_WHAT YOU SHOULD DO_:
From the first line of the data through the line containing "# the thickness, and", return each line exactly.

_GIVEN INFORMATION_:
○ ○ ○ ○ ○

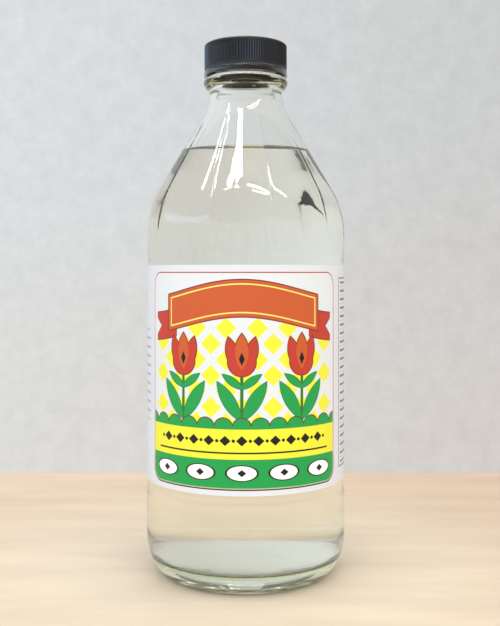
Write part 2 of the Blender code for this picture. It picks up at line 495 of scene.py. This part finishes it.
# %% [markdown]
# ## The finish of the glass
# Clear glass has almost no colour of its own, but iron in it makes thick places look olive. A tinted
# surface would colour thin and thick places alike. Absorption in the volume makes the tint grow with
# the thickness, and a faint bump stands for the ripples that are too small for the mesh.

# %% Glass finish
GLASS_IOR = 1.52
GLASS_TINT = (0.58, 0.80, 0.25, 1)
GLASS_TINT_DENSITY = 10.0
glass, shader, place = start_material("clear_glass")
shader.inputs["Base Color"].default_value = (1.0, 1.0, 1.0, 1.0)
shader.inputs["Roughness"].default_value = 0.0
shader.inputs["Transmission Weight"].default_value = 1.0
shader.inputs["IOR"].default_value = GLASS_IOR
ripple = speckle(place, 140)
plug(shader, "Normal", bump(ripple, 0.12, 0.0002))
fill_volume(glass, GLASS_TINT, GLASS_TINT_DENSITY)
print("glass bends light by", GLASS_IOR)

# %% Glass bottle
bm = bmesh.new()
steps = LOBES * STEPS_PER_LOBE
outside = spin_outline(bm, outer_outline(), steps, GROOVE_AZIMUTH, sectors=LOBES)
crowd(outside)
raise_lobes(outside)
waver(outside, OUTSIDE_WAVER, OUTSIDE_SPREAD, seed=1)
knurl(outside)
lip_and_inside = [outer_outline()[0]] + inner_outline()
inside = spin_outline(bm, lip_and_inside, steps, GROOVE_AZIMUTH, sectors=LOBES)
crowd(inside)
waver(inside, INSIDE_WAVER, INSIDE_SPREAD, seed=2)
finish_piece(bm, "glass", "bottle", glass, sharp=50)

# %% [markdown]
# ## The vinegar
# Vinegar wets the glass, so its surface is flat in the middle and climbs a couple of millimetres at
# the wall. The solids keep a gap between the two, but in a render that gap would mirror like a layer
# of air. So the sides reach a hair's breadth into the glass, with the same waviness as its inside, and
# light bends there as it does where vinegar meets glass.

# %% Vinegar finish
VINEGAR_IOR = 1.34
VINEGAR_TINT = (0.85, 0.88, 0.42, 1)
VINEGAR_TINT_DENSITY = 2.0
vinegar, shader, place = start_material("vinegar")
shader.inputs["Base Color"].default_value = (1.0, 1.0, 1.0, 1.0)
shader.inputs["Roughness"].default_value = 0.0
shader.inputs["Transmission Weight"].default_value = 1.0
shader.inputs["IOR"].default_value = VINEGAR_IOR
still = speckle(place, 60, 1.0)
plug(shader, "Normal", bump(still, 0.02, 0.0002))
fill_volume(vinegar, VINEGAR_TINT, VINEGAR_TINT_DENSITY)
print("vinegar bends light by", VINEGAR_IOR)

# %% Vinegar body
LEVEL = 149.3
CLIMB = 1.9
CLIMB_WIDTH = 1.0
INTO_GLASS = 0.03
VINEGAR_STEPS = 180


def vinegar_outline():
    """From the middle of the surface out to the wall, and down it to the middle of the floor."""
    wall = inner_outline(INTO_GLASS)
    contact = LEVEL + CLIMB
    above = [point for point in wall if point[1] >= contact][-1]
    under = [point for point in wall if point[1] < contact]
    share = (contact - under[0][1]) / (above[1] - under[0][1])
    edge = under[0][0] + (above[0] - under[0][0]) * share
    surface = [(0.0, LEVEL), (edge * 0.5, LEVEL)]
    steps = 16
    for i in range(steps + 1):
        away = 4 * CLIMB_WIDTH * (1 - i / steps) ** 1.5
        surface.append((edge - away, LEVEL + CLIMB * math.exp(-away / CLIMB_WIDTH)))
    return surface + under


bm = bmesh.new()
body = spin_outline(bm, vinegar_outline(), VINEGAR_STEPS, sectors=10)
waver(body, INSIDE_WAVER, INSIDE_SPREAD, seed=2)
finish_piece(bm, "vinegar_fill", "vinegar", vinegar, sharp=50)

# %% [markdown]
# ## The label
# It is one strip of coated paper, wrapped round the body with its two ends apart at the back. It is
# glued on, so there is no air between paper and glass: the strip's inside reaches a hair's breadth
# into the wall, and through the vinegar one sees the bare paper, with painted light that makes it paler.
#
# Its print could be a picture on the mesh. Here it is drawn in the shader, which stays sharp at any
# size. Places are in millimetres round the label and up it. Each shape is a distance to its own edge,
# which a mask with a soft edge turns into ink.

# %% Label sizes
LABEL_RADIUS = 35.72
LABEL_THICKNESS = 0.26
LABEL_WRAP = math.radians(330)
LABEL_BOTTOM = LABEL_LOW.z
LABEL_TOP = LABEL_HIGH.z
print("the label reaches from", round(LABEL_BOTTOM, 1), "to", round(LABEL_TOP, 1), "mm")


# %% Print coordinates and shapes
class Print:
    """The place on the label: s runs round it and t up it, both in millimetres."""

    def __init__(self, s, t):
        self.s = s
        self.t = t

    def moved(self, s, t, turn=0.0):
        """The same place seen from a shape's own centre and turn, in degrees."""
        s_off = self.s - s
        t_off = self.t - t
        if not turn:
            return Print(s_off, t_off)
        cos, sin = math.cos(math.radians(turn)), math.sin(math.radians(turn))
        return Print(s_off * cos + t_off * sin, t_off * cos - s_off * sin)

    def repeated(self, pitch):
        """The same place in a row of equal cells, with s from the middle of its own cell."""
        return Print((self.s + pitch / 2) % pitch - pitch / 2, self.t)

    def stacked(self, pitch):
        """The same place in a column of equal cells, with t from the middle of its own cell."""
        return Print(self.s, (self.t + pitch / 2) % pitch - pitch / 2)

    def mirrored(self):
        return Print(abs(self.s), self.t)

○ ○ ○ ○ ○

_RESPONSE TO THE EXERCISE_:
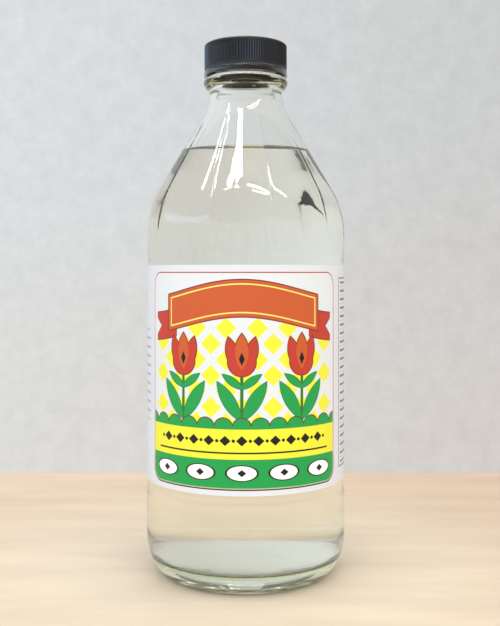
Write part 2 of the Blender code for this picture. It picks up at line 495 of scene.py. This part finishes it.
# %% [markdown]
# ## The finish of the glass
# Clear glass has almost no colour of its own, but iron in it makes thick places look olive. A tinted
# surface would colour thin and thick places alike. Absorption in the volume makes the tint grow with
# the thickness, and a faint bump stands for the ripples that are too small for the mesh.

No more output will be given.